Where an assessee deliberately conceals the true state of affairs, he takes the risk of being assessed on an estimate. From the very nature of things the estimate is approximate. The estimate may in a given case be in assessee's favour. The condition of the market, the reputation of the assessee, his previous assessment, the nature of his business & its quantum, are all circumstances that bear on the estimate. The assessee has not shown that any relevant evidence or circumstance was not considered or that he was not given full or reasonable opportunity for placing his case before the taxing authorities. (16) The sheet-anchor of Mr. Lahiri's argument, however, is Dhakeswari Cotton Mills Ltd. v. Commissioner of Income Tax, West Bengal 1955 SCA 96: ( (S) AIR 1955 SC 65 ) (P). This case is one of its own kind. Its facts are very peculiar. In this case, their Lordships held that 'in making the assessment under S. 23 (31 of the Income Tax Act, the Income-tax officer is not entitled to make a pure guess and make an assessment without reference to any evidence or any material at all. There must be something more than bare suspicion to support the assessment under S. 23 (3). The circumstances under which the assessment was made in this case were that at one stage of the proceeding, the assessee furnished the return of its income, but it was not a complete document as the assessee did not produce all his account books. On receipt of the return, a notice was issued to the assessee u/s. 23(2) of the Act calling upon him to supply further information on a number of points, and to prepare certain statements indicated in the notice. The requisition had to be complied with by a given date. On that date the Chief Accounts Officer of the assessee Company appeared before the Income-Tax Officer and asked for further time till the middle of the following week for furnishing the requisite particulars. This request was, however, refused and assessment was completed on 20-3-48. The assessment thus was made by the Income Tax Officer without considering the accounts or any material that the assessee could produce for the purposes of assessment. (17) Their Lordships further found that the appellate Tribunal, when disposing of the appeal, violated certain fundamental rules of justice.
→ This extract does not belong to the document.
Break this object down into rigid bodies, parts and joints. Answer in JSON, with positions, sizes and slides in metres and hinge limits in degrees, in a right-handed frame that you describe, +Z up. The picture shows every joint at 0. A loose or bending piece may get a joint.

This request was, however, refused and assessment was completed on 20-3-48. The assessment thus was made by the Income Tax Officer without considering the accounts or any material that the assessee could produce for the purposes of assessment. (17) Their Lordships further found that the appellate Tribunal, when disposing of the appeal, violated certain fundamental rules of justice. In arriving at its conclusion, it did not disclose to the assessee what information was supplied to it by the Departmental representative. It did not give any opportunity to the Company to rebut the material furnished to it by the Department. Lastly, it declined to take all the materials that the assessee wanted to produce in support of their case. The result was that the assessee has not had a fair hearing. In these circumstances, the assessment was set aside in the exercise of the extraordinary powers of the Court under Art. 136 of the Constitution of India. Their Lordships did not hold that the Appellate Tribunal was wrong in refusing to refer the case or that the High Court erred in not calling for a statement. The assessment was set aside on the ground that the principles of natural' justice were violated by the Tribunal, and the assessment of I. T. O. which had been confirmed by the Assistant Commissioner of Income-Tax, was purely conjectural. This case has nothing in common with the case before us. Even Mr. Lahiri has not been able to contend that any principle of natural justice was contravened by any of the taxing authorities, nor can we say that the assessment in this case is purely conjectural as in the case before their Lordships of the Supreme Court, where accounts were neither produced nor seen. This case is easily distinguishable. As the assessment is based on al consideration of all the material which was available to the taxing authorities and which they were entitled to consider, the contention that the assessment is conjectural is erroneous and unfounded. Whether the estimate is correct or not, is a pure question of fact and unless it could be said that there was no basis whatsoever for the assessment except suspicion, no question of law can be said to arise. (18) The petition is dismissed with costs. The Rule is discharged. Hearing fee Rs. WO/-. (19) DEKA J. : I agree. H.G.P. Rule discharged.